Connecting the dots: Neuronal senescence, stress granules, and neurodegeneration

Abstract

Cellular senescence increases with aging. While senescence is associated with an exit of the cell cycle, there is ample evidence that post-mitotic cells including neurons can undergo senescence as the brain ages, and that senescence likely contributes significantly to the progression of neurodegenerative diseases (ND) such as Alzheimer's Disease (AD) and Amyotrophic Lateral Sclerosis (ALS). Stress granules (SGs) are stress-induced cytoplasmic biomolecular condensates of RNA and proteins, which have been linked to the development of AD and ALS. The SG seeding hypothesis of NDs proposes that chronic stress in aging neurons results in static SGs that progress into pathological aggregates Alterations in SG dynamics have also been linked to senescence, though studies that link SGs and senescence in the context of NDs and the aging brain have not yet been performed. In this Review, we summarize the literature on senescence, and explore the contribution of senescence to the aging brain. We describe senescence phenotypes in aging neurons and glia, and their links to neuroinflammation and the development of AD and ALS. We further examine the relationships of SGs to senescence and to ND. We propose a new hypothesis that neuronal senescence may contribute to the mechanism of SG seeding in ND by altering SG dynamics in aged cells, thereby providing additional aggregation opportunities within aged neurons.

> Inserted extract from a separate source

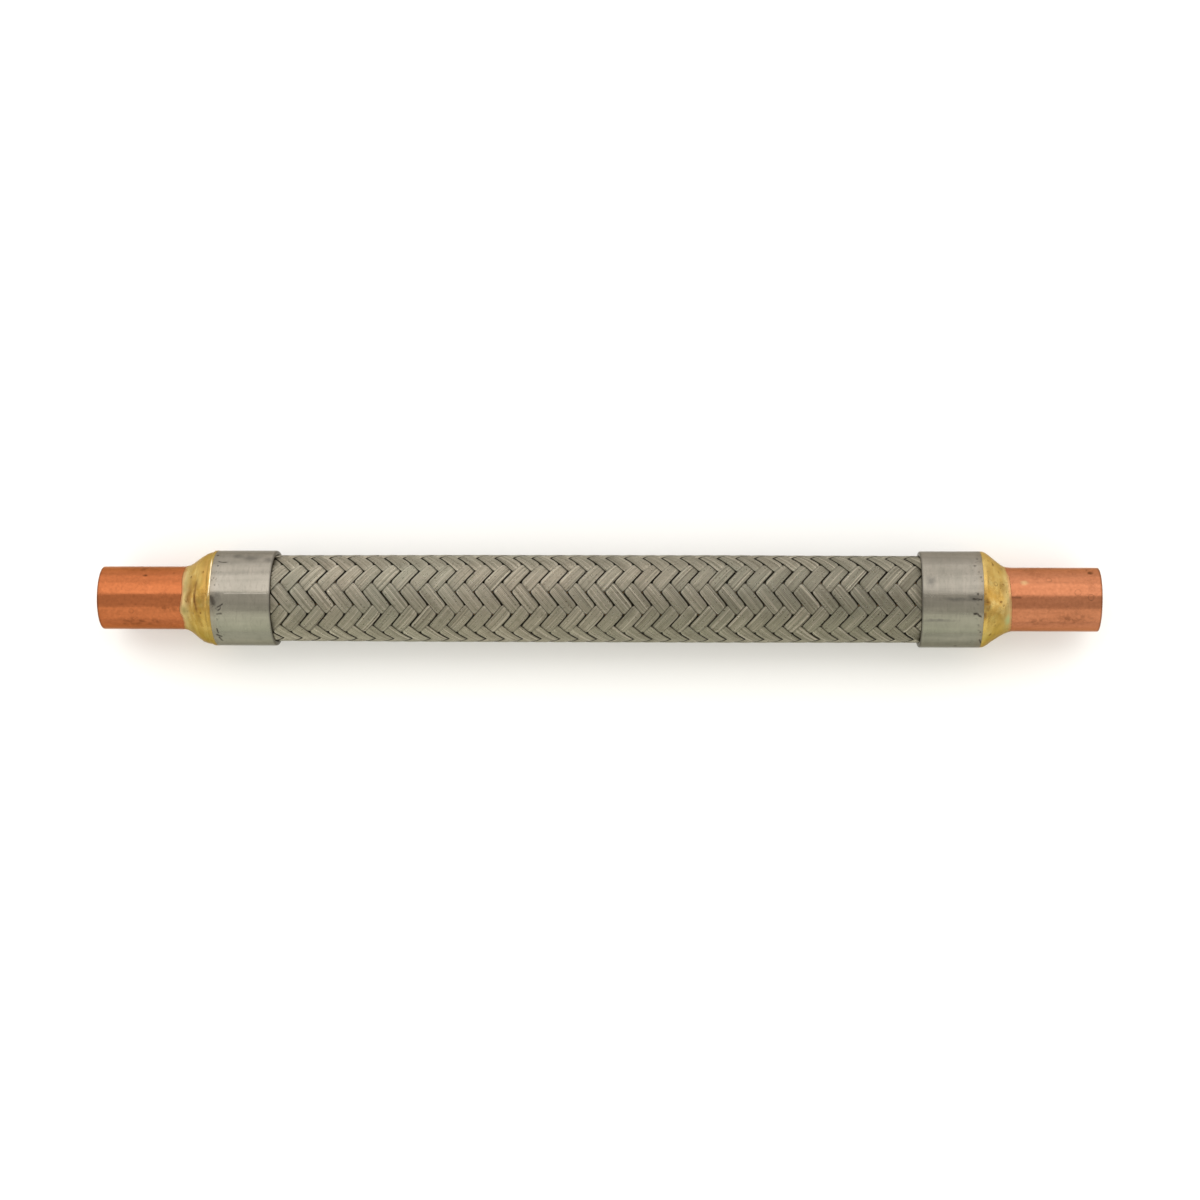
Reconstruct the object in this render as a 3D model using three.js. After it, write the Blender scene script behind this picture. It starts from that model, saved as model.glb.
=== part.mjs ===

Keywords: Alzheimer’s Disease; Amyotrophic Lateral Sclerosis (ALS); Neurodegeneration; Neuroinflammation; Neuronal aging; Senescence; Senescence-associated secretory phenotype (SASP); Stress granules.

Figure 1.. Aging connects neuroinflammation, senescence, SGs formation, and NDs.

Aging is a central factor that connects neuroinflammation, senescence, SGs, and ND. Shortened telomeres, oncogenes, DNA damage accumulation, and other factors lead to senescence during aging. Both neuroinflammation and aging are major risk factors of neurodegenerative diseases. Aging promotes SGs formation by dysfunctional mitochondria, presence of chronic stress, and decline in protein homeostasis. SGs promote NDs by seeding hypothesis which causes aggregation of pathological proteins such as TDP-43 and tau. Accumulation of senescent cells during aging promotes neuroinflammation at the early stage by secreting SASP, and SASP further aggravates senescence. The senescent cells form smaller but more numerous SGs which implies impairments in the SGs formation pathway. See text for more information.

Figure 2.. Mechanisms of senescence.

Senescence can be induced by DNA damage, telomere erosion, and oncogene activation. DNA damage, telomere erosion, and activation of oncogenes MYC and RAS lead to activation of DDR. Activation of PI3K and MYC also induces ARF transcription which leads to senescence via the p53 pathway. Activated ATM/ATR kinase results in p53 induction. Successful DNA damage repair allows cell cycle progression. Failure in DNA damage repair leads to either apoptosis or senescence by p53-induced p21 transcription. P21 inhibits the cyclinE-CDK2 complex and causes RB to be maintained in a hypophosphorylated state. Activation of RAS also mediates P16INK4A induction which inhibits cyclin D-CDK4/CDK6 complex and RB hyperphosphorylation. Hypophosphorylated RB binds and sequesters transcription factor E2F and causes cell cycle arrest in the G1 phase. This early step in senescence results in senescence-associated β-galactosidase activity. Later events include morphological effects, SAFH, and SASP. Increasing SASP in chronic senescence can trigger senescence in neighboring cells. The exact mechanism of how post-mitotic neurons undergo senescence is unknown, though increased SASP, neuroinflammation, and declining cell function attributable to senescence are believed to play a role in neurodegeneration. Adapted from Saez-Atienzar and Masliah, 2020.

Figure 3.. Hypothetical model of senescence, SGs, and NDs.

Post-mitotic neurons accumulate senescent phenotypes during aging. Among these phenotypes, senescent neurons may produce smaller but more abundant SGs, which may provide additional opportunities for aggregate seeding and thereby further exacerbate NDs. See text for additional details.